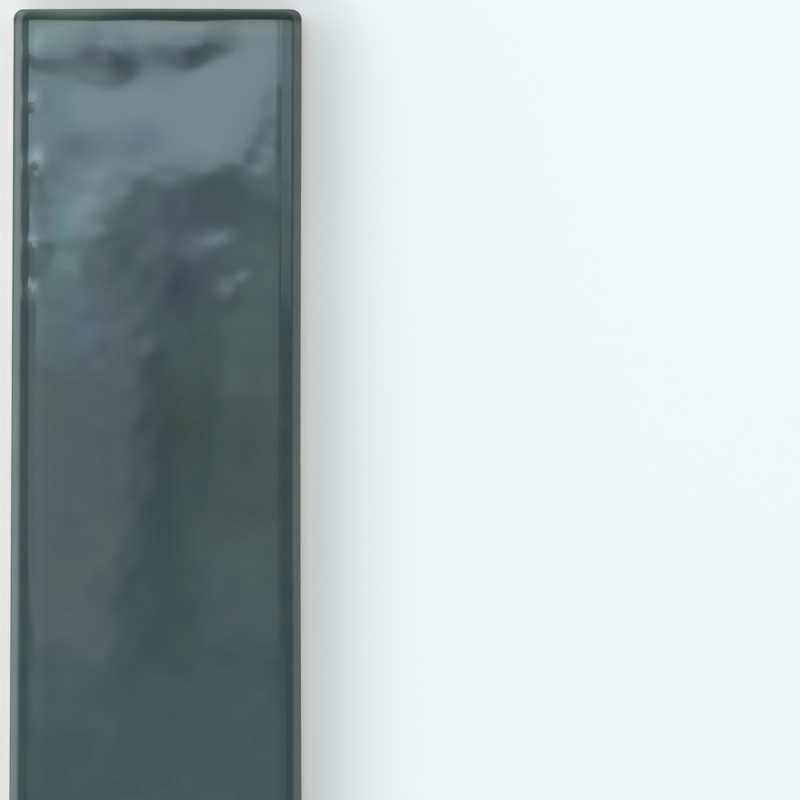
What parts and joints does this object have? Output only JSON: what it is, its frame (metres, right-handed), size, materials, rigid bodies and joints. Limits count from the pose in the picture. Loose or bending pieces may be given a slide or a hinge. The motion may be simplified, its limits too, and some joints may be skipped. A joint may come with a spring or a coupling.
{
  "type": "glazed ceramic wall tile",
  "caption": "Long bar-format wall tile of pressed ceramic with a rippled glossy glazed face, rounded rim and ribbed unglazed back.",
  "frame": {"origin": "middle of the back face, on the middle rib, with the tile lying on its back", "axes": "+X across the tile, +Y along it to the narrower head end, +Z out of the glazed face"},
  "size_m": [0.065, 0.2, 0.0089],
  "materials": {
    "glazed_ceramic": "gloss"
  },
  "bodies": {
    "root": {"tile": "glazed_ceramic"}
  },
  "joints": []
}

* _WHAT TO DO_:
Go through the listing and copy all of it exactly.

* _EXERCISE OUTPUT_:
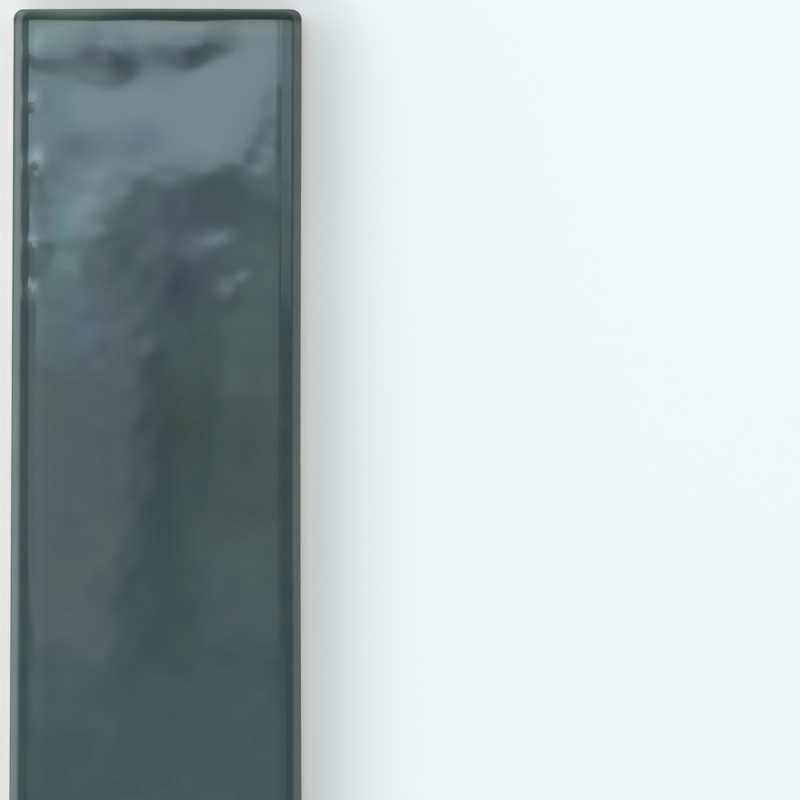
What parts and joints does this object have? Output only JSON: what it is, its frame (metres, right-handed), size, materials, rigid bodies and joints. Limits count from the pose in the picture. Loose or bending pieces may be given a slide or a hinge. The motion may be simplified, its limits too, and some joints may be skipped. A joint may come with a spring or a coupling.
{
  "type": "glazed ceramic wall tile",
  "caption": "Long bar-format wall tile of pressed ceramic with a rippled glossy glazed face, rounded rim and ribbed unglazed back.",
  "frame": {"origin": "middle of the back face, on the middle rib, with the tile lying on its back", "axes": "+X across the tile, +Y along it to the narrower head end, +Z out of the glazed face"},
  "size_m": [0.065, 0.2, 0.0089],
  "materials": {
    "glazed_ceramic": "gloss"
  },
  "bodies": {
    "root": {"tile": "glazed_ceramic"}
  },
  "joints": []
}